There are two different types of weathering: physical weathering and chemical weathering. Physical weathering involves the breakdown of rocks through mechanical means, by actually breaking apart the rock into smaller pieces. Chemical weathering, on the other hand, involves chemical reactions on the molecular level that eat away at the surface of rocks.

Physical weathering occurs on both small and large scales, working individual sediment grains apart, but also affecting entire mountainsides. The most common form of physical weathering is one that occurs all the time: abrasion in rivers, windy environments, and underneath glaciers. Water, wind, and ice alone actually don’t have significant erosive power. However, each of these transportation mediums is constantly moving material, and this material, ranging in size from stones to smaller sand and silt particles, are the erosive agents at play. For instance, over the course of a day, hundreds, if not thousands of sand grains may strike a rock lying in a river, or a rock outcrop in a desert. These impacts wear away at the rock overtime, smoothing out angled edges and knocking off loose grains.
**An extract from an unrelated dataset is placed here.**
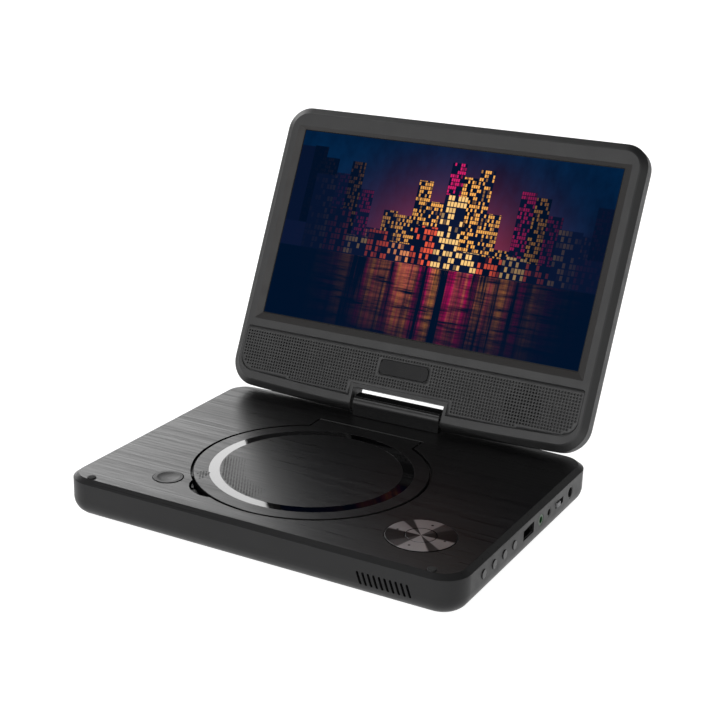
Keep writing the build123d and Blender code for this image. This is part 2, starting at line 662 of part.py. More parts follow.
def hinge_clearance():
    return rod_x(PIN_R + 0.5, -60, 60, 0, 0)


def lid_inner(z0, z1):
    """Room inside the housing: clear of the walls, the notch and the bull-nose."""
    room = lid_slab(2.0, z0, z1)
    below = block(-130, 130, -30, 0, -20, 20) - rod_x(NOSE_R - 1.8, -131, 131, 0, 0)
    notch = block(-NOTCH_HALF - 1.8, NOTCH_HALF + 1.8, -30, NOTCH_TOP + 1.8, -20, 20)
    return (room - below) - notch


def lid_rear_cover():
    outer = lid_slab(0, -LID_BACK, LID_SPLIT)
    outer = fillet(edges_at(outer, -LID_BACK), LID_BACK_R)
    shell = lid_trim(outer) - lid_inner(-LID_BACK + 1.8, LID_SPLIT + 1)
    shell -= hinge_clearance()
    for x, y in LID_SCREW_SPOTS:
        shell = shell + post(2.6, x, y, -LID_BACK + 1.5, -2.0)
        shell -= post(1.1, x, y, -20, 0)
        shell -= post(2.2, x, y, -20, -LID_BACK + 1.4)
    return shell


def lid_bezel():
    slab = lid_slab(0, LID_SPLIT + 0.05, LID_FRONT)
    face = slab.faces().sort_by(Axis.Z)[-1]
    bevelled = chamfer(edges_at(slab, LID_FRONT), RIM_WIDE, RIM_DEEP, reference=face)
    shell = lid_trim(bevelled) - lid_inner(LID_SPLIT - 1, LID_FRONT - 1.8)
    shell -= surround_cut()
    shell -= grille_plate(0.05, LID_FRONT - 0.8)
    for side in (-1, 1):
        shell -= post(SPEAKER_R - 1.5, side * SPEAKER_X, SPEAKER_Y, 0, 20)
    shell -= hinge_clearance()
    for x, y in LID_SCREW_SPOTS:
        shell = shell + (post(2.1, x, y, -1.9, LID_FRONT - 1.5) - post(0.9, x, y, -3, 3.5))
    return shell


def view_box():
    """Clear opening over the picture."""
    half = IMAGE_W / 2 + VIEW_MARGIN
    return -half, half, IMAGE_LOW - VIEW_MARGIN, IMAGE_LOW + IMAGE_H + VIEW_MARGIN


def surround_cut():
    """Opening in the bezel, with walls that slope down from its face to the picture's edge."""
    def outline(box, z):
        x0, x1, y0, y1 = box
        return Pos((x0 + x1) / 2, (y0 + y1) / 2, z) * Rectangle(x1 - x0, y1 - y0)

    foot_z = LID_FRONT - 1.7
    slope = loft([outline(view_box(), foot_z), outline(OPENING, LID_FRONT)])
    x0, x1, y0, y1 = view_box()
    return slope + block(x0, x1, y0, y1, 0, foot_z) + block(*OPENING, LID_FRONT, LID_FRONT + 5)


def grille_plate(grow, z0):
    """Grille area in the lower band: bowed bottom edge, cut out round the hinge notch."""
    half = GRILLE_HALF + grow
    top = GRILLE_TOP + grow
    low = GRILLE_LOW - grow
    face = make_face([
        ThreePointArc((-half, low), (0, low - GRILLE_BOW), (half, low)),
        Line((half, low), (half, top)),
        Line((half, top), (-half, top)),
        Line((-half, top), (-half, low)),
    ])
    face = fillet([v for v in face.vertices() if v.Y < 10], 9.0 + grow)
    face = fillet([v for v in face.vertices() if v.Y > top - 0.01 and abs(v.X) > half - 0.01], 1.5 + grow)
    plate = Pos(0, 0, z0) * extrude(face, LID_FRONT + (1 if grow else 0) - z0)
    hole = NOTCH_HALF + 1.9 - grow
    return plate - block(-hole, hole, -30, NOTCH_TOP + 2.4 - grow, -20, 20)


def speaker_grille():
    grille = grille_plate(0, LID_FRONT - 0.78)
    x0, x1, y0, y1 = BADGE
    return grille - rounded(x0 - SEAT, x1 + SEAT, y0 - SEAT, y1 + SEAT, LID_FRONT - 0.4, 20, 3.0)


def badge_plate():
    x0, x1, y0, y1 = BADGE
    return rounded(x0, x1, y0, y1, LID_FRONT - 0.39, LID_FRONT + 0.15, 3.0)


def display_window():
    x0, x1, y0, y1 = view_box()
    return rounded(x0 - 3, x1 + 3, y0 - 3, y1 + 2, LID_FRONT - 3.0, LID_FRONT - 1.82, 2.0)


def lcd_panel():
    return block(-102, 102, IMAGE_LOW - 3.5, IMAGE_LOW + IMAGE_H + 3.0, -0.8, LID_FRONT - 3.02)


def display_board():
    board = block(-50, 50, 60, 110, -3.6, -2.2)
    chips = [(-30, -14, 76, 92, -1.2), (10, 20, 80, 90, -1.4), (28, 44, 70, 76, -1.1)]
    return fused([board] + [block(a, b, c, d, -2.3, top) for a, b, c, d, top in chips])


def speakers():
    out = []
    for side in (-1, 1):
        x = side * SPEAKER_X
        rim = post(SPEAKER_R, x, SPEAKER_Y, 2.2, LID_FRONT - 1.82)
        rim -= post(SPEAKER_R - 2, x, SPEAKER_Y, 3.4, 10)
        dome = Pos(x, SPEAKER_Y, 3.4 - 9) * Sphere(10) & post(5, x, SPEAKER_Y, 3, 10)
        magnet = post(8, x, SPEAKER_Y, -3.6, 2.4)
        out.append(fused([rim, magnet, dome]))
    return out


def lid_screws():
    return [screw(x, y, -LID_BACK + 0.3, 1.5, 2.0, 0.88) for x, y in LID_SCREW_SPOTS]


def hinge_lugs():
    """Steel lugs inside the housing that turn on the hinge pins."""
    out = []
    for side in (-1, 1):
        x0, x1 = sorted((side * LUG_X[0], side * LUG_X[1]))
        eye = rod_x(4.0, x0, x1, 0, 0)
        arm = block(x0, x1, 0, 16, -3.9, -1.6)
        leaf = block(*sorted((side * LUG_X[0], side * 52)), 14, 26, -3.9, -2.9)
        out.append(fused([eye, arm, leaf]) - rod_x(PIN_R + RUN, x0 - 9, x1 + 9, 0, 0))
    return out


CASE_PIECES = {
    "bottom_case": bottom_case,
    "top_deck": top_deck,
    "disc_well": disc_well,
    "rubber_feet": rubber_feet,
    "lid_bumpers": lid_bumpers,
    "case_screws": case_screws,
    "battery_pack": battery_pack,
    "main_board": main_board,
    "board_posts": board_posts,
    "usb_socket": usb_socket,
    "dc_jack": dc_jack,
    "power_switch_body": power_switch_body,
    "power_switch": power_switch,
    "side_key_board": side_key_board,
    "nav_ring": nav_ring,
    "ok_button": ok_button,
    "nav_key_board": nav_key_board,
    "open_button": open_button,
    "door_latch": door_latch,
    "door_panel": door_panel,
    "door_ring": door_ring,
    "door_pins": door_pins,
    "loader_chassis": loader_chassis,
    "loader_dampers": loader_dampers,
    "loader_screws": loader_screws,
    "guide_rods": guide_rods,
    "spindle_motor": spindle_motor,
    "motor_mount": motor_mount,
    "spindle_shaft": spindle_shaft,
    "spindle_hub": spindle_hub,
    "pickup_body": pickup_body,
    "pickup_lens": pickup_lens,
    "lead_screw": lead_screw,
    "sled_motor": sled_motor,
    "swivel_bush": swivel_bush,
    "swivel_neck": swivel_neck,
    "swivel_clip": swivel_clip,
    "hinge_bracket": hinge_bracket,
    "hinge_pins": hinge_pins,
}
SCREEN_PIECES = {
    "lid_rear_cover": lid_rear_cover,
    "lid_bezel": lid_bezel,
    "speaker_grille": speaker_grille,
    "badge_plate": badge_plate,
    "display_window": display_window,
    "lcd_panel": lcd_panel,
    "display_board": display_board,
    "speakers": speakers,
    "lid_screws": lid_screws,
    "hinge_lugs": hinge_lugs,
}

for name, make in CASE_PIECES.items():
    save(name, make())
save("headphone_jack", round_jack(PHONES_Y, 3.0, 1.8, 13))
save("av_jack", round_jack(AV_Y, 2.5, 1.8, 13))
save("barrel_lower", barrel_half(-1))
save("barrel_upper", barrel_half(1))
for i, button_y in enumerate(SIDE_BUTTON_Y):
    save(f"side_button_{i + 1}", side_button(button_y))
for name, make in SCREEN_PIECES.items():
    shape = make()
    placed = [PLACE * s for s in shape] if isinstance(shape, list) else PLACE * shape
    save(name, placed)
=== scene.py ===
import functools
import json
import math

import bmesh
import bpy
from mathutils import Matrix, Vector


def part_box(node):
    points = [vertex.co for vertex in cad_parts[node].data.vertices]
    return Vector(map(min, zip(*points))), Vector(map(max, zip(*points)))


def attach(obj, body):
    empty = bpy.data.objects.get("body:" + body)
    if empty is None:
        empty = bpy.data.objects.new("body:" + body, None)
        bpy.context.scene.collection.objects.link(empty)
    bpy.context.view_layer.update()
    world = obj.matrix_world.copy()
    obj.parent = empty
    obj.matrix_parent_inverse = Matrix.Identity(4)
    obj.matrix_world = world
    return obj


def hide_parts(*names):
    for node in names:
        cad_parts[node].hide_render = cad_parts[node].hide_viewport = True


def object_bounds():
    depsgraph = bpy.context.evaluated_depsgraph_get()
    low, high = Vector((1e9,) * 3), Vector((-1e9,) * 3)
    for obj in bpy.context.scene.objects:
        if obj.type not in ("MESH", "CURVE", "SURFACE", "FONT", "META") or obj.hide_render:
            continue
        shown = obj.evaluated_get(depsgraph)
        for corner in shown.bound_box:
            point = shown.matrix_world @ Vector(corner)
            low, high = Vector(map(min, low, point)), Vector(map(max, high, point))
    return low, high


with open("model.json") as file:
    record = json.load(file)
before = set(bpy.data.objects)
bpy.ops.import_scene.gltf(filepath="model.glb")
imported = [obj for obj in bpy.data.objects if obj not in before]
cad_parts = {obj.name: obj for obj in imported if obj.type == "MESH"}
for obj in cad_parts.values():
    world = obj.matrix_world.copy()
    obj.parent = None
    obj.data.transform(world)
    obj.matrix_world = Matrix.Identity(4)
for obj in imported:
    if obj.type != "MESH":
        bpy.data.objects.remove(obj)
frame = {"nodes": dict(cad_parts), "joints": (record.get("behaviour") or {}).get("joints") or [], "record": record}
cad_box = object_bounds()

# Portable disc player: camera, light, materials and the detailed pieces round the packed
# model. Metres, in the model's frame: +X to the right, +Y to the back, +Z up.

MM = 0.001

# ---- camera ---------------------------------------------------------------------------
CAMERA_PLACE = Vector((353.7, -633.3, 331.3)) * MM
CAMERA_AZIMUTH = 30.24        # degrees round the object from straight in front
CAMERA_ELEVATION = 21.01
CAMERA_ROLL = 0.84
CAMERA_LENS = 74.94           # mm, on a 36 mm sensor
CAMERA_SHIFT = (0.0719, 0.0696)

# ---- studio light -----------------------------------------------------------------------
# Each patch: azimuth and elevation of its middle, strength, and the angles from its middle
# where it is still full and where it has faded out.
WALL = (-52.0, 26.0, 4.6, 17.0, 23.5)         # bright wall, behind on the left
FRONT = (178.0, 8.0, 2.2, 8.0, 50.0)          # broad glow straight in front
PANEL = (-134.0, 50.0, 3.2, 5.0, 11.0)        # small panel overhead, in front on the left
FRONT_FILL = 0.72             # brightness of everything else, in front and behind
BACK_FILL = 0.45
OVERHEAD_SHARE = 0.2          # how much of the fill's brightness the ceiling has

# ---- sizes that the detailed pieces share with the model --------------------------------
HOLE_PITCH = 1.76 * MM        # speaker grille's perforation
HOLE_RADIUS = 0.5 * MM
BADGE_CORNER = 1.7 * MM
GRILLE_MARGIN = 0.45 * MM     # plain strip round the perforation
PICTURE_WIDE = 197.0 * MM     # lit part of the display
PICTURE_HIGH = 110.8 * MM
PICTURE_LOW = 39.5 * MM       # tilt axis to its bottom edge
GLASS_BEVEL = 0.3 * MM
SHORE = 0.38                  # picture's waterline, as a share of its height
NOTCH_HALF = 30.5 * MM        # grille's notch round the hinge
NOTCH_TOP = 9.1 * MM
RING_BAND = 5.9 * MM          # width of the door's glossy ring
DOT_PITCH = 1.7 * MM          # half-tone dots printed on the door
DOT_BAND = 12.5 * MM          # how far they reach in from the ring
DOT_REACH = 59.5 * MM         # no dot lies further from the door's centre
DOT_HIGH = 0.03 * MM
DOT_SINK = 0.05 * MM          # how deep they start in the door
DOT_SIDES = 8
DOT_LEAST = 0.15 * MM         # smaller ones are left out
DOT_ARC = (-172.0, -96.0)     # degrees round the door that the fading dots cover
DOT_FADE = 8.0                # degrees over which they shrink at each end
PATCH_X = (-47.0 * MM, -41.5 * MM)   # small patch of dots on the rim, from the door's centre
PATCH_Y = (-42.0 * MM, -31.0 * MM)
PATCH_DOT = 0.5 * MM
PAINTED_SHEEN_WEDGES = (                    # painted highlight and shade: where each tone starts round the navigation pad, in half turns
    (0.00, 0.34), (0.03, 0.008), (0.27, 0.014), (0.30, 0.070), (0.41, 0.080), (0.43, 0.36),
    (0.70, 0.38), (0.72, 0.030), (0.80, 0.033), (0.82, 0.30), (1.00, 0.36),
)
MARK_RING = 12.5 * MM         # pad centre to its four small marks
MARK_RADIUS = 0.65 * MM
TURNING_PITCH = 0.35 * MM     # fine rings left on the pad by turning
DECK_BLACK = (0.0055, 0.0055, 0.0057)
EDGE_BAND = 4.6 * MM          # deck's outer strip, where its edge is bevelled and painted lighter as a highlight
# painted highlight: lighter grey for the deck's bevelled edge
EDGE_HIGHLIGHT_GREY = (0.014, 0.014, 0.0145)
DECK_CORNER = 14.0 * MM
NODES = frame["nodes"]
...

It is for this reason that rocks in a riverbed are usually so well rounded—it is a reflection of the constant process of physical weathering that has shaped the rock. Similarly, in glaciers it is the material caught up in the ice, not the ice itself, that causes abrasion and grinds away at the bedrock below.

Frost weathering is another powerful mechanical weathering process. Daily temperature fluctuations allow water to trickle into preexisting cracks or microfractures in rock, and then freeze at night. When water freezes to ice, its volume increases by 9%. As the ice expands, it exerts stress on the surrounding rock, which can be enough to split it apart. This is called frost wedging. Constant freeze-thaw cycles can even break apart rocks completely, in a process known as frost shattering. Cracks can also be forced apart by plants through root wedging, or even the expansion of salt crystals left behind after naturally salty water evaporates in rock fractures.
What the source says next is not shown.